Finding Qualified Conservators

Not all book repair is conservation. The distinction matters:

Book conservators are trained professionals who use archival materials, reversible techniques, and scientific understanding of paper, adhesive, and binding chemistry. They belong to organizations like the American Institute for Conservation (AIC) and follow a code of ethics that prioritizes minimal intervention and reversibility.

Book binders may be skilled craftspeople but do not necessarily use conservation-grade materials or reversible techniques. Fine for rebinding a personal reading copy; inappropriate for a valuable collectible.

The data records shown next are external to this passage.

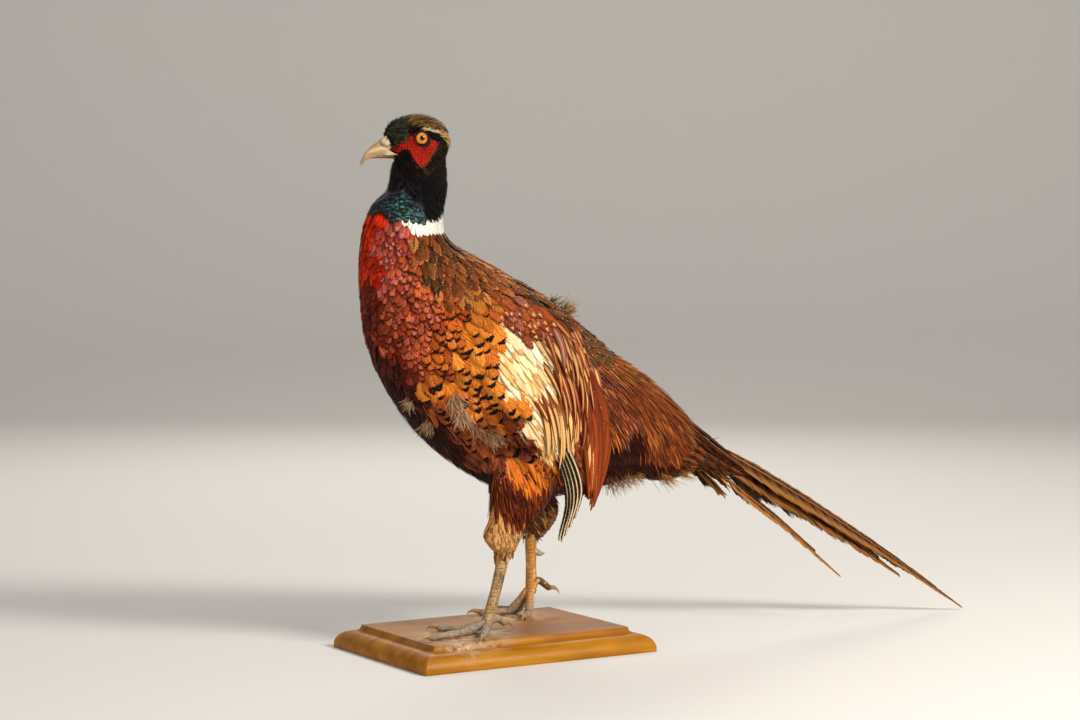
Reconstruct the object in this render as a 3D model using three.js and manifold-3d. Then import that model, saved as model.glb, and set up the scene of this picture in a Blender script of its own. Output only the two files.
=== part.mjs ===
// A mounted cock pheasant, life size, standing in mid-stride on a moulded wooden base.
// Millimetres, +Z up. The origin is the centre of the base's underside. The bird faces -X,
// its left side is on -Y, and its tail runs back and down along +X.
import * as THREE from 'three';
import { mergeVertices } from 'three/addons/utils/BufferGeometryUtils.js';
import Module from 'manifold-3d';

const wasm = await Module();
wasm.setup();

// ---------------------------------------------------------------- driving dimensions
const GAP = 0.3; // clearance between pieces that touch

const BASE = { length: 228, width: 168, thickness: 20.5, lip: 2.5, ovolo: 13, cove: 5 };

const HEAD_TURN = THREE.MathUtils.degToRad(-15); // the head looks a little to the bird's right
const HEAD_AT = new THREE.Vector3(-74.8, 0, 440.6); // middle of the head, level with the eyes
const EYE = { radius: 7.6, offset: 10.8 }; // the ball, and how far it sits from the middle plane

const FLOOR = BASE.thickness + GAP; // the level that the toes stand on

const vec = (x, y, z) => new THREE.Vector3(x, y, z);

// ---------------------------------------------------------------- shape helpers

// A closed manifold solid from a three.js geometry.
function solid(geometry) {
  const bare = new THREE.BufferGeometry();
  bare.setAttribute('position', geometry.getAttribute('position'));
  bare.setIndex(geometry.index);
  const merged = mergeVertices(bare, 1e-3);
  return new wasm.Manifold(new wasm.Mesh({
    numProp: 3,
    vertProperties: new Float32Array(merged.attributes.position.array),
    triVerts: new Uint32Array(merged.index.array),
  }));
}

// The largest body of a solid: what a cut leaves on the far side is dropped.
function largest(shape) {
  return shape.decompose().reduce((a, b) => (a.volume() > b.volume() ? a : b));
}

function geometryOf(shape) {
  const { vertProperties, triVerts } = shape.getMesh();
  const geometry = new THREE.BufferGeometry();
  geometry.setAttribute('position', new THREE.BufferAttribute(new Float32Array(vertProperties), 3));
  geometry.setIndex(new THREE.BufferAttribute(new Uint32Array(triVerts), 1));
  geometry.computeVertexNormals();
  return geometry;
}

// A closed surface through rings of equally many points, with a fan over each end.
function loft(rings) {
  const sides = rings[0].length;
  const points = rings.flat();
  const middles = [rings[0], rings.at(-1)].map((ring) =>
    ring.reduce((sum, p) => sum.add(p), vec(0, 0, 0)).divideScalar(sides));
  const index = [];
  for (let r = 0; r + 1 < rings.length; r++) {
    for (let i = 0; i < sides; i++) {
      const j = (i + 1) % sides;
      const [a, b, c, d] = [r * sides + i, r * sides + j, (r + 1) * sides + j, (r + 1) * sides + i];
      index.push(a, b, c, a, c, d);
    }
  }
  const [first, last] = [points.length, points.length + 1];
  const end = (rings.length - 1) * sides;
  for (let i = 0; i < sides; i++) {
    const j = (i + 1) % sides;
    index.push(first, j, i, last, end + i, end + j);
  }
  points.push(...middles);
  const geometry = new THREE.BufferGeometry().setFromPoints(points);
  geometry.setIndex(index);
  const made = solid(geometry);
  if (made.volume() > 0) return made;
  index.reverse();
  geometry.setIndex(index);
  return solid(geometry);
}

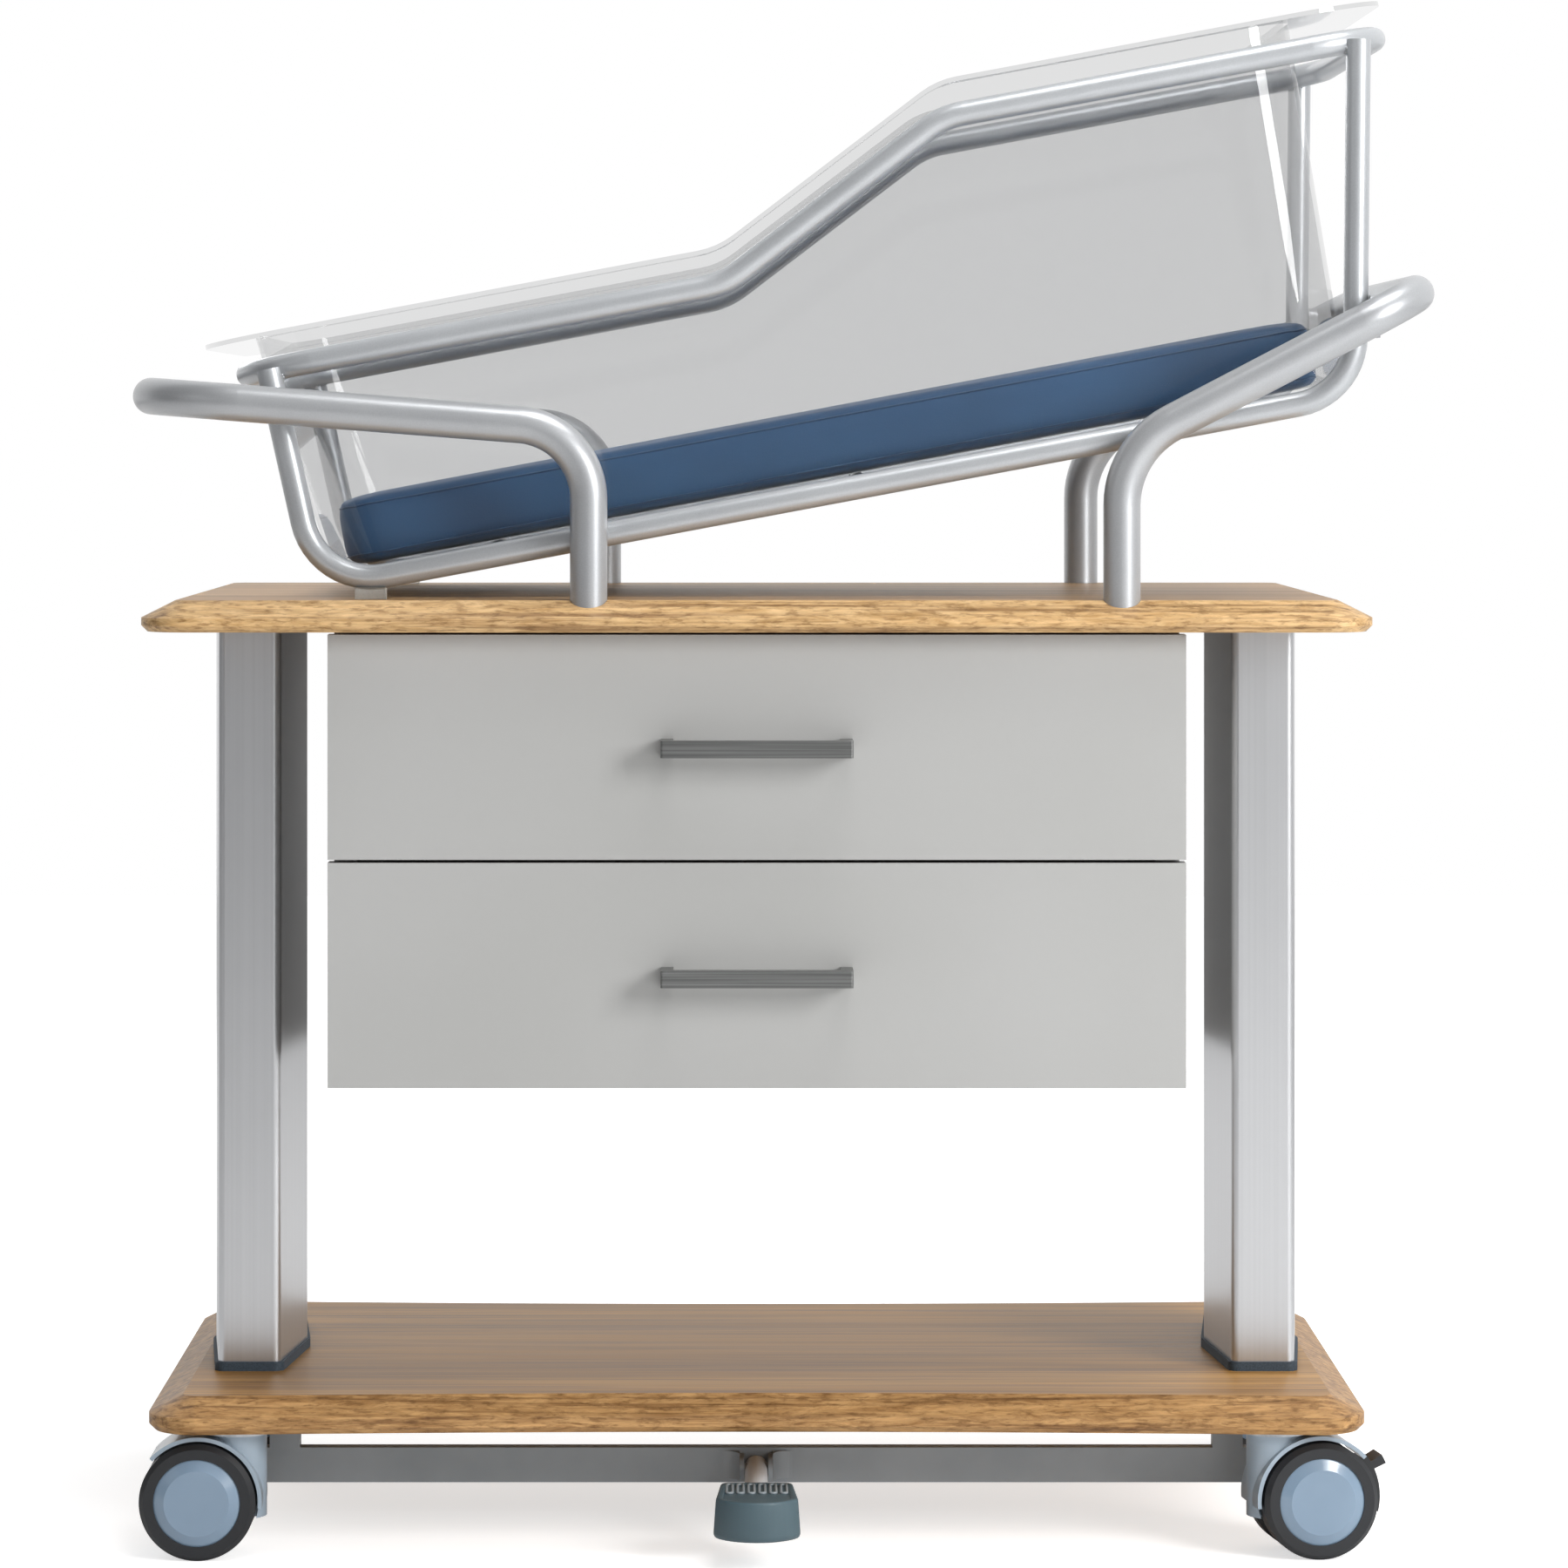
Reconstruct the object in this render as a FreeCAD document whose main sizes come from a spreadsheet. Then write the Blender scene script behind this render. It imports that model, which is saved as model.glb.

Amateur repair (white glue, packing tape, photocopied replacement pages): Always harmful. Always detectable. Always value-destroying.

Finding a Conservator

  • American Institute for Conservation (AIC): Maintains a “Find a Conservator” directory searchable by specialty and location
  • Guild of Book Workers: Professional organization with a membership directory
  • Rare book dealer recommendations: Your local ABAA dealer can recommend conservators they use and trust
  • University library conservation departments: Some accept private commissions; all can recommend local professionals

Disclosure Standards

When selling a restored book, the ethical and legal standard is full disclosure:

  • “Dust jacket professionally restored: edge repairs, tape residue removed, verso reinforced with archival tissue”
  • “Book rebacked, retaining original spine strip”
  • “Hinges professionally repaired with Japanese tissue”
  • “Pages washed and deacidified”

The more specific the description, the more confident the buyer — and the less likely a return or dispute. “Some restoration” is inadequate. Describe exactly what was done.

Preventive Conservation

The best restoration is the restoration you never need. Preventive measures include:

  • Mylar jacket protectors on all jacketed books
  • Climate control: 65°F–70°F, 35%–50% relative humidity
  • UV-filtering lighting or opaque shelving
  • Proper shelving (upright, supported, not too tight, not leaning)
  • Acid-free materials in contact with books (no cardboard boxes, newspaper clippings, or rubber bands)
  • Annual inspection for pest damage (silverfish, bookworms, dermestid beetles)

Spending $500 on preventive conservation (shelving, climate, protectors) will save $5,000 in future restoration for any collection of 200+ books.